Requirements vary dramatically by state, and not every state authorizes this role. Here’s what a few states require:
- Arizona: Six months of CNA work experience, 45 hours of classroom study, 15 hours of skills lab, 40 hours of supervised clinical practice, plus a state competency exam.
- Indiana: 1,000 hours of CNA work experience, 60 hours of classroom instruction, and 40 hours of supervised practicum.
- Colorado: 2,000 hours of CNA work experience and 10 credit hours of coursework.
- Texas: 140 total hours of additional training, including 100 hours of classroom instruction, 30 hours of skills lab, and 10 hours of clinical experience.
- Kansas: 60 hours of instruction (15 clinical) plus 10 hours of continuing education every two years.
The CMA path is worth considering if you’re working in a long-term care or assisted living facility and want higher pay and expanded duties without committing to a nursing program. It’s also a reasonable stepping stone while you save money or complete prerequisites for LPN or RN school.
Patient Care Technician (PCT)
A Patient Care Technician does everything a CNA does plus additional clinical skills like phlebotomy (drawing blood), EKG monitoring, and basic lab specimen collection. PCT training programs typically include lectures, lab work, and clinical rotations covering pre- and postoperative care, anatomy, nutrition, and physiology. Many programs prepare you to sit for a national certification exam through the National Healthcareer Association.

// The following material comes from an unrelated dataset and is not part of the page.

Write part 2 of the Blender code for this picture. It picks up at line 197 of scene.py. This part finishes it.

PCTs tend to work in hospitals rather than nursing homes, which appeals to CNAs looking for a faster-paced acute care environment. The transition is relatively quick, with most certificate programs lasting a few months to a semester. If you’re a CNA who enjoys hands-on clinical work and wants to stay at the bedside rather than pursue a nursing degree, this is a practical upgrade.
Longer-Term Career Paths
Your CNA experience also counts toward admission requirements for careers further up the healthcare ladder. Physician assistant programs, for example, typically require 500 to 2,000 hours of direct patient care experience. CNA work is one of the most common ways applicants fulfill that requirement, alongside EMT, medical assistant, and phlebotomist roles. If PA school interests you, your time as a CNA is already building the hours you’ll need.
The same logic applies to other health professions like physical therapy, occupational therapy, or medical school. While those paths require significantly more education, starting as a CNA gives you patient interaction experience that admissions committees value and that helps you confirm healthcare is the right field before committing to years of additional schooling.

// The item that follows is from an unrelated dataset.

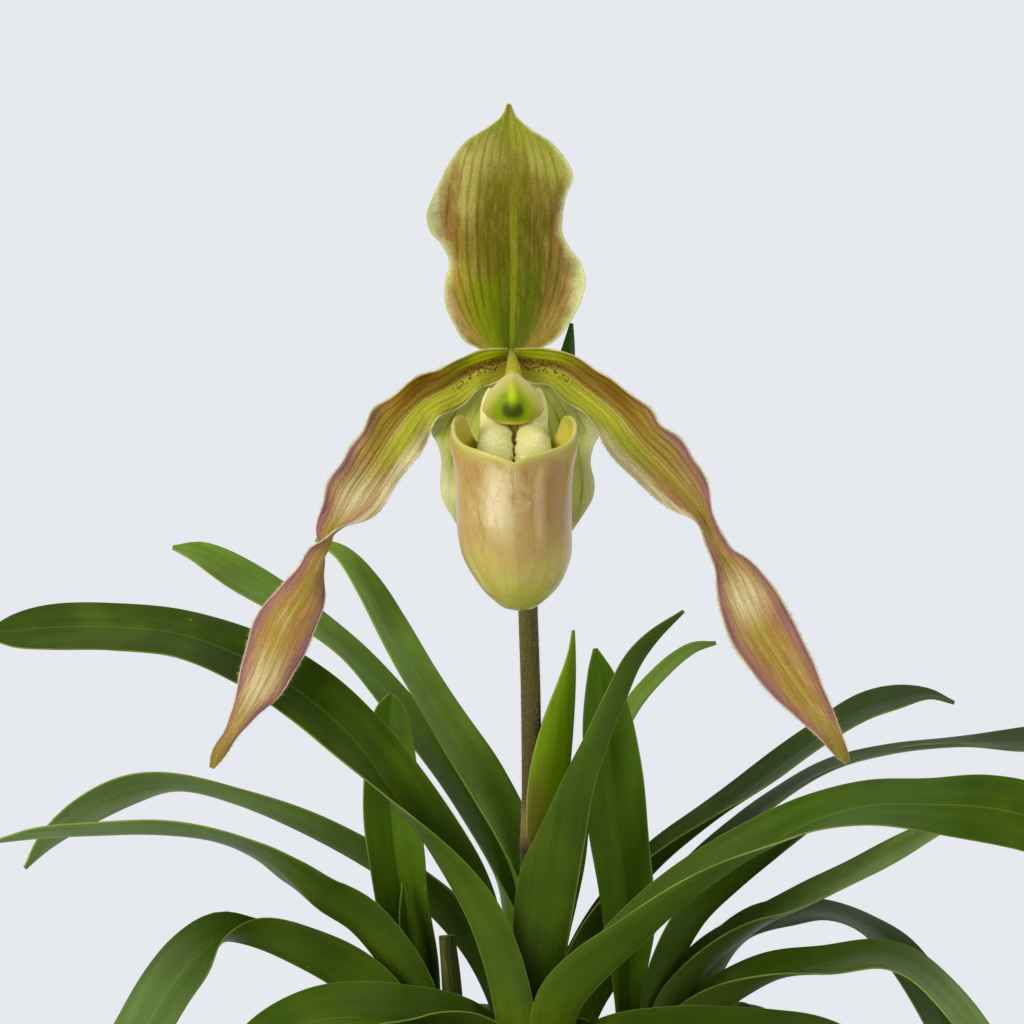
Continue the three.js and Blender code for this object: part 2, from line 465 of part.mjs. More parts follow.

How to Choose Your Next Step
The right path depends on your timeline, budget, and goals. If you want more responsibility and better pay within months rather than years, the CMA or PCT route gets you there fastest. If you’re ready for a bigger commitment, an LPN program offers a strong return on roughly a year of school. And if you’re aiming for the broadest career options and highest earning potential in nursing, the RN path (especially with a BSN) is worth the longer investment.

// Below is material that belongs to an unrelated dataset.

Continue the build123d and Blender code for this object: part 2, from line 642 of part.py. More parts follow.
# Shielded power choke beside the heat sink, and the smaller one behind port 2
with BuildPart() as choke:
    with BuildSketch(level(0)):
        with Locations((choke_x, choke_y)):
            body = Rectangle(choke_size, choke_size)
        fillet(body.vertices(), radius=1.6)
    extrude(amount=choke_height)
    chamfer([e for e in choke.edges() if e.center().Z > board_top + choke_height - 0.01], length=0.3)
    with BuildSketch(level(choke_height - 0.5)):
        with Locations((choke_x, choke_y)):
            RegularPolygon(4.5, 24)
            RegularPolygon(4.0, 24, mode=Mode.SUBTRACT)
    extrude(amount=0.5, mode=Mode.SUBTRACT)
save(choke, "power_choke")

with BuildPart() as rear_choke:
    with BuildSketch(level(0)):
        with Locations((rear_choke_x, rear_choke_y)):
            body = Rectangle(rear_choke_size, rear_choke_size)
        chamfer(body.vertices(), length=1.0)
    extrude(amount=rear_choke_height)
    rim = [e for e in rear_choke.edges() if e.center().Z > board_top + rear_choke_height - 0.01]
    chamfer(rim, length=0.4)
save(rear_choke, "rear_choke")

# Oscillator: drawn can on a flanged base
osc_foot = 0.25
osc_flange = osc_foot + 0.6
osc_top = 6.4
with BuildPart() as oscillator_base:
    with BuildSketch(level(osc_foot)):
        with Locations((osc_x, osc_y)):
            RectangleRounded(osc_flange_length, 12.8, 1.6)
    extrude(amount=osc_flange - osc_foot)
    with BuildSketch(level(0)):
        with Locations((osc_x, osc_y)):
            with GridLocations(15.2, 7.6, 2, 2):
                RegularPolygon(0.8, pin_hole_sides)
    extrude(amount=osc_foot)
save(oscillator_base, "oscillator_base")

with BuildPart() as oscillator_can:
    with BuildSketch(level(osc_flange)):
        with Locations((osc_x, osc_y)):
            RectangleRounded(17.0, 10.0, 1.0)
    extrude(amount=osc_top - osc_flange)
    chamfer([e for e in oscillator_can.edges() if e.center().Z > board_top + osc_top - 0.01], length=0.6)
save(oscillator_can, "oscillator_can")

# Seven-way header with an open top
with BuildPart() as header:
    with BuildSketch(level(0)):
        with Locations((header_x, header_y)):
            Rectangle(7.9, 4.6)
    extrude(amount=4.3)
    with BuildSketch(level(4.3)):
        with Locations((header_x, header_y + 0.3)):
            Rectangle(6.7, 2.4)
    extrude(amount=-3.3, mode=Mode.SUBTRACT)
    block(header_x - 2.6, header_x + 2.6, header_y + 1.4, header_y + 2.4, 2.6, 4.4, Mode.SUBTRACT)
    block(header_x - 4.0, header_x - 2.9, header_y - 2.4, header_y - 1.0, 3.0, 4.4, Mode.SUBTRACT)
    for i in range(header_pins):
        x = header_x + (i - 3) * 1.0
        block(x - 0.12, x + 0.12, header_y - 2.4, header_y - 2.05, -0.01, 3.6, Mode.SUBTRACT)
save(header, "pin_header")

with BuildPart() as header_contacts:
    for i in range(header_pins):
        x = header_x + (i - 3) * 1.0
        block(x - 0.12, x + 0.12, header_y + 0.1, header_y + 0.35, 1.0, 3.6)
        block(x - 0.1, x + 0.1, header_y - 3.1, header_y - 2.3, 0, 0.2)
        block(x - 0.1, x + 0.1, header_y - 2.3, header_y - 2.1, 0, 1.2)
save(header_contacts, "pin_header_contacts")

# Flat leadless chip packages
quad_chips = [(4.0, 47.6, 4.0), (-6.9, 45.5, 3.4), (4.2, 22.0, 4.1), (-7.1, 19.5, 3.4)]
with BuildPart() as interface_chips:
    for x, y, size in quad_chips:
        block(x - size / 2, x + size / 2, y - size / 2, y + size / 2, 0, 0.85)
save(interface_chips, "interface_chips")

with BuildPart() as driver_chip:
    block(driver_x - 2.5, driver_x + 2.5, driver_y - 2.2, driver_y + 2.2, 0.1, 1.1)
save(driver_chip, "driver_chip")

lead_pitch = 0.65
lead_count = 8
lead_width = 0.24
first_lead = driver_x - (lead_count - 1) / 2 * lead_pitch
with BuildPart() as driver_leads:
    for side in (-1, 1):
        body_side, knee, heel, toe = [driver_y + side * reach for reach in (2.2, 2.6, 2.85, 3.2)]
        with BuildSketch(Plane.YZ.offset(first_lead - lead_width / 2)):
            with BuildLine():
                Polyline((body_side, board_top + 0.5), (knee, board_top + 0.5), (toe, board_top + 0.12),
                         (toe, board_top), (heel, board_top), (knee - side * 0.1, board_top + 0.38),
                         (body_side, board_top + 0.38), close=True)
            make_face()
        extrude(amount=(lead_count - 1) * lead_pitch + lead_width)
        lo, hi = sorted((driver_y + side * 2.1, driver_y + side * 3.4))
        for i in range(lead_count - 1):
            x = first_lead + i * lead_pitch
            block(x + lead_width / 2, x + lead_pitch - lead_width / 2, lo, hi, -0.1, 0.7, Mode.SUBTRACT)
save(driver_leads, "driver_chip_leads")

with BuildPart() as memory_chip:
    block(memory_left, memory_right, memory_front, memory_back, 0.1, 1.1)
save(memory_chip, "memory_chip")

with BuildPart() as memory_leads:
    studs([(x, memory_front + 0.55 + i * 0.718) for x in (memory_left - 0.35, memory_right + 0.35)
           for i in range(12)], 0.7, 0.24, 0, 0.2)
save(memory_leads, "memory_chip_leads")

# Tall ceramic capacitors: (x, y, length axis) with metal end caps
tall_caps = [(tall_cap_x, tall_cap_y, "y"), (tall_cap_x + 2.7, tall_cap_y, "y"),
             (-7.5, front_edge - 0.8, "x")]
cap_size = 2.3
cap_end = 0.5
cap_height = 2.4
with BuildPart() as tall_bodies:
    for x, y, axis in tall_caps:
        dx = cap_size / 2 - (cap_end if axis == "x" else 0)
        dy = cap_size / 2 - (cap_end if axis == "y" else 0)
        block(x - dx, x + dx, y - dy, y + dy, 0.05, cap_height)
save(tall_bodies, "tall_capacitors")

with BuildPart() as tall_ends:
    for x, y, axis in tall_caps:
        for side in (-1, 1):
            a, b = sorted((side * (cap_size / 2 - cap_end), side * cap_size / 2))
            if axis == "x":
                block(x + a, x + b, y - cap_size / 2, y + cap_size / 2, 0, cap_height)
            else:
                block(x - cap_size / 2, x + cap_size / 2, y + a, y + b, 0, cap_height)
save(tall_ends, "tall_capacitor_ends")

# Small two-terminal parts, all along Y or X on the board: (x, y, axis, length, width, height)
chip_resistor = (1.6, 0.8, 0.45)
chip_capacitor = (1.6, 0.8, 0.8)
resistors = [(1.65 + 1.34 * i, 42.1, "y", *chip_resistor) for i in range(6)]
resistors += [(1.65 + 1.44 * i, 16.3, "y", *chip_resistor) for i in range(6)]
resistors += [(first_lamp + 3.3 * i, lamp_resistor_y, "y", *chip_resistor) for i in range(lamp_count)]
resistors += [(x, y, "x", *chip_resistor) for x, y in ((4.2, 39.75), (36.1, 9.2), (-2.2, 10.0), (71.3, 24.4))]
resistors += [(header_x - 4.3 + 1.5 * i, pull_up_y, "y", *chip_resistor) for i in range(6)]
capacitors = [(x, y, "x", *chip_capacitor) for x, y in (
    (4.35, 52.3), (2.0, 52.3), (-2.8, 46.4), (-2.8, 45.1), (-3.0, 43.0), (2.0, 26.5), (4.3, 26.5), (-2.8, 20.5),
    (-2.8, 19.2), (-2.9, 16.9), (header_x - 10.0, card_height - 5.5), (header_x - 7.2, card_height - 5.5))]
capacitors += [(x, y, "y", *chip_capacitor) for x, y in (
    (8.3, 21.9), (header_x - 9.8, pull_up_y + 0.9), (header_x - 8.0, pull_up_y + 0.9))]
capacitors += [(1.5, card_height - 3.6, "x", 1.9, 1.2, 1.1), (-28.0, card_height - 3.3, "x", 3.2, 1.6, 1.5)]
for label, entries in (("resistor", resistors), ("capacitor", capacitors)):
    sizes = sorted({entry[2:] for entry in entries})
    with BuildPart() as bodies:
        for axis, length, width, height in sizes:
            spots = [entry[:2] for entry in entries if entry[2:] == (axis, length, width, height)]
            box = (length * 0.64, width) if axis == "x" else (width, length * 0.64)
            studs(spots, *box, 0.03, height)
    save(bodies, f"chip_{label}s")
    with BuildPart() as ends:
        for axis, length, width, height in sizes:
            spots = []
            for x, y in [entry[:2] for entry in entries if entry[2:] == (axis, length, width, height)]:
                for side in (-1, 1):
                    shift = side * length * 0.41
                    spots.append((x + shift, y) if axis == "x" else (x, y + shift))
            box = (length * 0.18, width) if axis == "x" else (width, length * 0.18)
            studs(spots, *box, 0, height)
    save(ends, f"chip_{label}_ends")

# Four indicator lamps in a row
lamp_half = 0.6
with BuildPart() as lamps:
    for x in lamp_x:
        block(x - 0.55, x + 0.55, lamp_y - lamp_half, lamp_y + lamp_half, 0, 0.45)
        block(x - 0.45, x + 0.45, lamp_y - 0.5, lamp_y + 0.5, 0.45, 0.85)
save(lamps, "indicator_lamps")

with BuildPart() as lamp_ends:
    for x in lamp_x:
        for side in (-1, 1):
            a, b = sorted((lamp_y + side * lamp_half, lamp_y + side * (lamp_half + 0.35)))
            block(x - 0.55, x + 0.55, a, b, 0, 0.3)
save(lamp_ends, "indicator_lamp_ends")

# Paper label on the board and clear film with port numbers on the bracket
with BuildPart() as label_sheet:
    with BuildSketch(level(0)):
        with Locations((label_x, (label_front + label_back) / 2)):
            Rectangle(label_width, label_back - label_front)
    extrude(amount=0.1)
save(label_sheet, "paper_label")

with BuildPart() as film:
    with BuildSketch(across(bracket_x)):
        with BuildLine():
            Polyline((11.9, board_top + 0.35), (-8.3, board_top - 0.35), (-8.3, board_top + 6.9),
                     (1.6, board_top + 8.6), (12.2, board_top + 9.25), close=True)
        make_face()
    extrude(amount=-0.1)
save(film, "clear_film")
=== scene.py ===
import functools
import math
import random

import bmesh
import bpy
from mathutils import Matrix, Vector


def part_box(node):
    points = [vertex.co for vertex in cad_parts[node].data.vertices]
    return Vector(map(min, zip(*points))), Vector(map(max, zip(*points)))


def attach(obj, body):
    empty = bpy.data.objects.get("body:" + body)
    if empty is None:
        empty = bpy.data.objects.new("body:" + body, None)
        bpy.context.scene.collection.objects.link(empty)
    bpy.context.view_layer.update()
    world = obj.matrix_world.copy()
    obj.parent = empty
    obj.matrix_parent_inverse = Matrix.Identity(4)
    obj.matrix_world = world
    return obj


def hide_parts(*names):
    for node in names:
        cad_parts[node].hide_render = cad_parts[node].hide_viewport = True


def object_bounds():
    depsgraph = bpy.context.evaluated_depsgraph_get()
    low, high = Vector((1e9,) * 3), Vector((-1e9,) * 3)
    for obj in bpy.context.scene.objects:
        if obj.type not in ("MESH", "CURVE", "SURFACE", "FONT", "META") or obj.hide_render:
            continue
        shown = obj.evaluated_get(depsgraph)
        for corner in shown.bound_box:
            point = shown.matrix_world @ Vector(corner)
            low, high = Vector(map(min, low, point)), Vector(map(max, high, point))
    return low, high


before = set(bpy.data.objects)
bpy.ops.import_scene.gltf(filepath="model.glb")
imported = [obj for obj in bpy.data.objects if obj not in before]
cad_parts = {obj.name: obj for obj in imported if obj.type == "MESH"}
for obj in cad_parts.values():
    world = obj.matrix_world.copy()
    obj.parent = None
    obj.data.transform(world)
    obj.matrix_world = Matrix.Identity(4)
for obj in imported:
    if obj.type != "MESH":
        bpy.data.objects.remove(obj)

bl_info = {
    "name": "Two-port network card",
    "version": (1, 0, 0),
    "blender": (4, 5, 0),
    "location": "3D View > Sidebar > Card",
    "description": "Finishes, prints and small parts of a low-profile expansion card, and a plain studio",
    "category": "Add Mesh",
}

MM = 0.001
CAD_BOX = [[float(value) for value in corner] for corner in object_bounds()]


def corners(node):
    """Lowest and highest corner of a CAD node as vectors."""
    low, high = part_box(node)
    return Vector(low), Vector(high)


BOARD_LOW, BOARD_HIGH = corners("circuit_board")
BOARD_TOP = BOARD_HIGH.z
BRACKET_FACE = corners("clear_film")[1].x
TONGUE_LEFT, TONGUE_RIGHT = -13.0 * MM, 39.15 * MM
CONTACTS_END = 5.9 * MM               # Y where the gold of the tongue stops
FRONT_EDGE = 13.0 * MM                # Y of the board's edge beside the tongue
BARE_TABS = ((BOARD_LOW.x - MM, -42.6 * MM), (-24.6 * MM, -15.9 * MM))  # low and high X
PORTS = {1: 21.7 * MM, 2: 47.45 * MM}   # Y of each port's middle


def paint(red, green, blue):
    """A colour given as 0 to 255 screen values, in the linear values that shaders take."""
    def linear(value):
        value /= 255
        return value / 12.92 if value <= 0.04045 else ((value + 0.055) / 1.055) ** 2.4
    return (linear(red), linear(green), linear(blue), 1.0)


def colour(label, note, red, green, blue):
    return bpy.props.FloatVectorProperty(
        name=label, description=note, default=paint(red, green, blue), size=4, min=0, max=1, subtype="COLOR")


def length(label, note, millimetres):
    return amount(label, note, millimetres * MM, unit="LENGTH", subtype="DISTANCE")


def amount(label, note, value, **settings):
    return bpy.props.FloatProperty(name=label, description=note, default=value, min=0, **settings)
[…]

One practical approach many CNAs take: work as a CNA or CMA while completing prerequisite courses for an LPN or RN program part-time. This lets you keep earning income, build clinical experience, and avoid the financial pressure of stepping away from work entirely. Many healthcare employers also offer tuition assistance or reimbursement for employees pursuing nursing degrees, so check with your current employer before paying out of pocket.